In January the main theme in the currency market was dollar strength. This was due to a combination of seasonality and upside surprises in US data. However in February we are beginning to see the tides shift. US data is surprising more often to the downside than to the upside, questioning the sustainability of the impressive growth that we saw in the fourth quarter. This morning we had the national ISM manufacturing index drop right back into contractionary territory to hit the lowest level since April 2003. Having only spent one month in expansionary territory, the manufacturing sector as a whole returned to weakness. The prices paid index rose significantly, but that rise was primarily attributed to the recent increase in energy prices. The employment component of the ISM survey also remained in contractionary territory for the third straight month. This suggests that we could see another month of job losses in tomorrow's payrolls report for the manufacturing sector. As for the non-farm sector, traders are covering their dollar shorts in anticipation of a strong payrolls report. The leading indicators that we usually watch to forecast payrolls are actually mixed which means that payrolls could be more of a coin toss.
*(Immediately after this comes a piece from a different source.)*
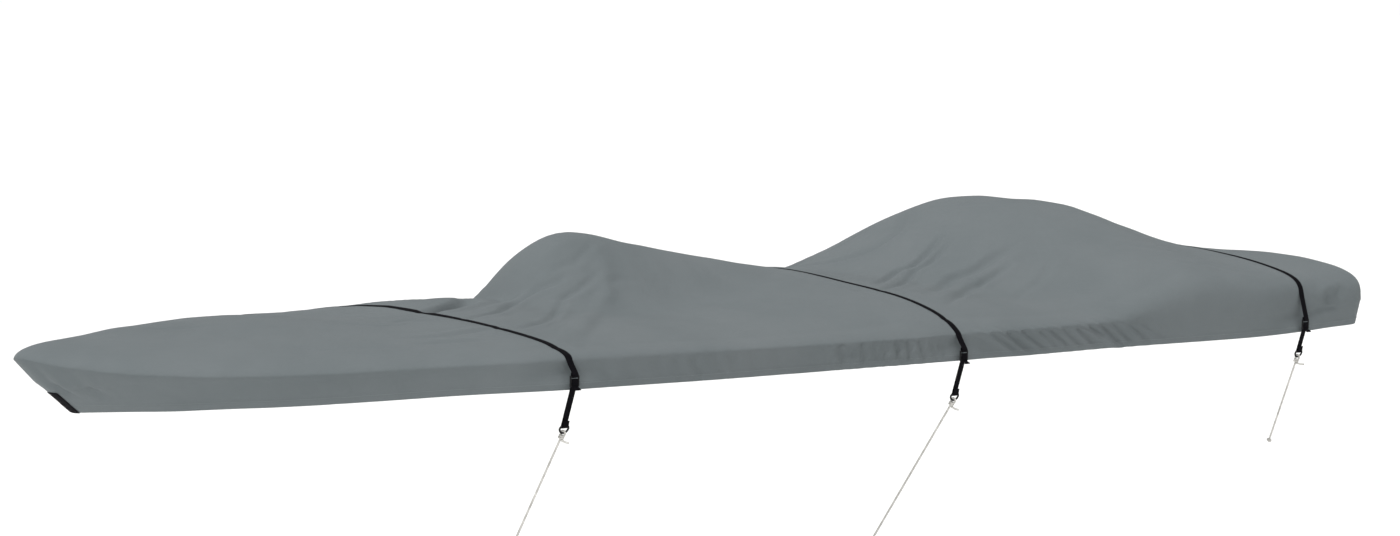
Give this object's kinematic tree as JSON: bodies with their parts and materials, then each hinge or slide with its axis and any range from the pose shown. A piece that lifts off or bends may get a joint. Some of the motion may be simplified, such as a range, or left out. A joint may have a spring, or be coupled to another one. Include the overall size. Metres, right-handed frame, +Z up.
{
  "type": "boat cover",
  "caption": "Fitted cloth cover for a small motor boat, raised over seats and console, with webbing straps, buckles, D rings and tie cords.",
  "frame": {"origin": "underside of the cloth on the ridge, midway between bow and stern, where the boat carries it", "axes": "+X towards the stern, +Y to starboard, +Z up"},
  "size_m": [5.25, 2.0852, 1.1767],
  "materials": {
    "cover_cloth": "plain woven polyester, matte, water-repellent",
    "strap_webbing": "black polypropylene webbing",
    "buckle_plastic": "black moulded acetal",
    "ring_metal": "black coated steel wire",
    "tie_cord": "white braided nylon"
  },
  "bodies": {
    "root": {"cover": "cover_cloth", "strap_1": "strap_webbing", "strap_1_buckle_port": "buckle_plastic", "strap_1_tail_port": "strap_webbing", "strap_1_ring_port": "ring_metal", "strap_1_buckle_starboard": "buckle_plastic", "strap_1_tail_starboard": "strap_webbing", "strap_1_ring_starboard": "ring_metal", "strap_2": "strap_webbing", "strap_2_buckle_port": "buckle_plastic", "strap_2_tail_port": "strap_webbing", "strap_2_ring_port": "ring_metal", "strap_2_buckle_starboard": "buckle_plastic", "strap_2_tail_starboard": "strap_webbing", "strap_2_ring_starboard": "ring_metal", "strap_3": "strap_webbing", "strap_3_buckle_port": "buckle_plastic", "strap_3_tail_port": "strap_webbing", "strap_3_ring_port": "ring_metal", "strap_3_buckle_starboard": "buckle_plastic", "strap_3_tail_starboard": "strap_webbing", "strap_3_ring_starboard": "ring_metal", "tie_1_cord": "tie_cord", "tie_1_knot": "tie_cord", "tie_1_end_knot": "tie_cord", "tie_1_loose_end": "tie_cord", "tie_2_cord": "tie_cord", "tie_2_knot": "tie_cord", "tie_2_end_knot": "tie_cord", "tie_2_loose_end": "tie_cord", "tie_3_cord": "tie_cord", "tie_3_knot": "tie_cord", "tie_3_end_knot": "tie_cord", "tie_3_loose_end": "tie_cord", "bow_tab": "strap_webbing"}
  },
  "joints": []
}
To start, the number of jobs added to payrolls in the month of December was a very strong 167k. It will be difficult for January payrolls to surpass that level. Secondly, even though jobless claims have been very lean and the ADP Employment Survey is calling for job growth in excess of 150k, layoffs according to Challenger Gray and Christmas increased by 15 percent from last month. Bloomberg's forecast of 81 analysts range from 20k to 225k and the CME payroll derivative auction settled at 136.3k this morning. The price action in the US dollar today indicates that traders are expecting a strong report, which means that the bigger market reaction could be if payrolls fall short of expectations, at which time we could see a major flush in the US dollar.

Euro

The Euro attempted to break out of its three week long trading range but failed to do so as traders covered their short dollar positions following the US ISM report. Eurozone manufacturing sector PMI was softer than expected as activity slowed in Germany, France and Italy. Although the index still remains firmly in expansionary territory, it does suggests that the outlook for the Eurozone economy may not be as promising. The next two months will really be key in assessing the true health of the region and how vulnerable Germany may or may not be to the Value Added tax increase. The solid German numbers that we saw yesterday were primarily for the month of December and the January indicators that we have seen thus far have mostly signaled a slower pace of growth. However this will not shift the monetary outlook for the European Central Bank. They are still expected to raise interest rates in March and ECB Wellink's comments this morning confirm that. Wellink said that interest rates remain low and he sticks to his optimistic outlook for growth. Meanwhile the Swiss franc is stronger despite a softer trade balance and PMI index. The trade deficit narrowed from 1.23B to 0.43B while the PMI survey dropped from 65.0 to 62.0.

British Pound

The British pound is higher against both the Euro and US dollar today thanks to impressive economic data. The UK was the only country to release a stronger manufacturing PMI report for the month of January.